Key Transaction Details

  • Transferor: Mr. Feroze Dhunjishaw Neterwala (Promoter) through Chemicals and Ferro Alloys Private Limited
  • Acquirer: Neterwala Family Trust
  • Shares Transferred: 12,53,852 equity shares representing 63.48% of total share capital
  • Transaction Type: Inter-se transfer by virtue of SEBI exemption order
  • Effective Date: 18th June, 2026
  • Intimation Date: 22nd June, 2026

Shareholding Structure Details

Pre-Transaction Holding Breakdown:

  • Chemicals and Ferro Alloys Private Limited: 4,31,550 shares (21.85%)
  • Unitel Finance and Investments Private Limited: 8,17,500 shares (41.39%)
  • S.D.N. Company (Partnership Firm): 4,802 shares (0.24%) held through Mr. Feroze D. Neterwala as partner

Individual Holding of Mr.

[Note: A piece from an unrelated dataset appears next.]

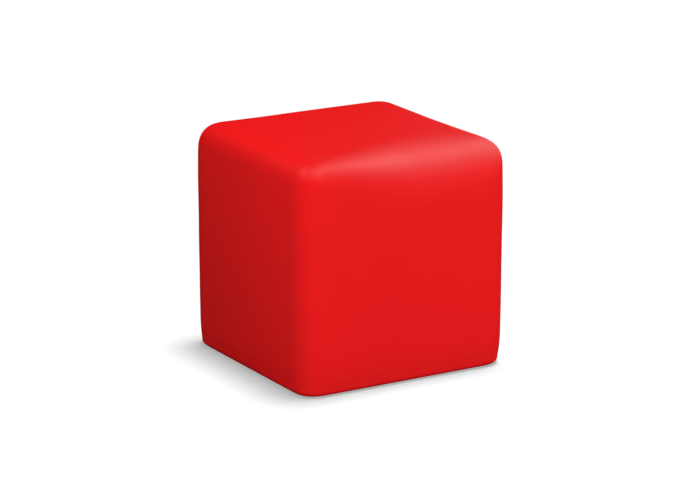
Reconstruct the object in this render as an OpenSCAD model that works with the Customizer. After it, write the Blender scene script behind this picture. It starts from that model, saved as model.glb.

Feroze D. Neterwala:

  • Total: 4,927 equity shares (0.25%)
  • 4,802 shares (0.24%) held on behalf of S.D.N. Company in capacity as partner
  • 125 shares (0.01%) held in individual capacity

SEBI Exemption Order Reference

  • Order Number: WTM/KCV/CFD/02/2026-27
  • Order Date: 18th May, 2026
  • Issued by: Kamlesh Chandra Varshney, Whole Time Member, SEBI
  • Validity Period: 1 year from order date (until 17th May, 2027)

Financial Impact

  • No change in total equity share capital of the Target Company
  • No change in aggregate promoter/public shareholding
  • No consideration involved in the transfer
  • The shares continue to be registered in the names of existing promoter-group entities while indirect beneficial interest and voting rights stand consolidated in favor of Neterwala Family Trust

Trust Structure Details

Neterwala Family Trust:

  • Settlor: Feroze D. Neterwala
  • Trustees: Feroze D. Neterwala, Phirosa F. Neterwala
  • Beneficiaries: Feroze D. Neterwala, Phirosa F. Neterwala, Anosh Neterwala, Sheena S. Lakhiani, Shirin Malkani, Freeyan Feroze Neterwala, and lineal descendants
  • Trust Type: Irrevocable, discretionary private trust established under Indian Trusts Act, 1882

Conditions of Exemption

The exemption is subject to compliance with:

  • Companies Act, 2013 and other applicable laws
  • SEBI Circular No. SEBI/HO/CFD/PoD-1/P/CIR/2023/31 dated February 16, 2023 (Chapter 8 Guidelines)
  • Requirement to file completion report to SEBI within 21 days of acquisition
  • Annual compliance certification by independent auditor
  • Disclosure of any changes in trustees/beneficiaries within 2 days to stock exchanges

No Derivatives Trading

No trading in derivatives on the company's securities was reported by any of the involved parties.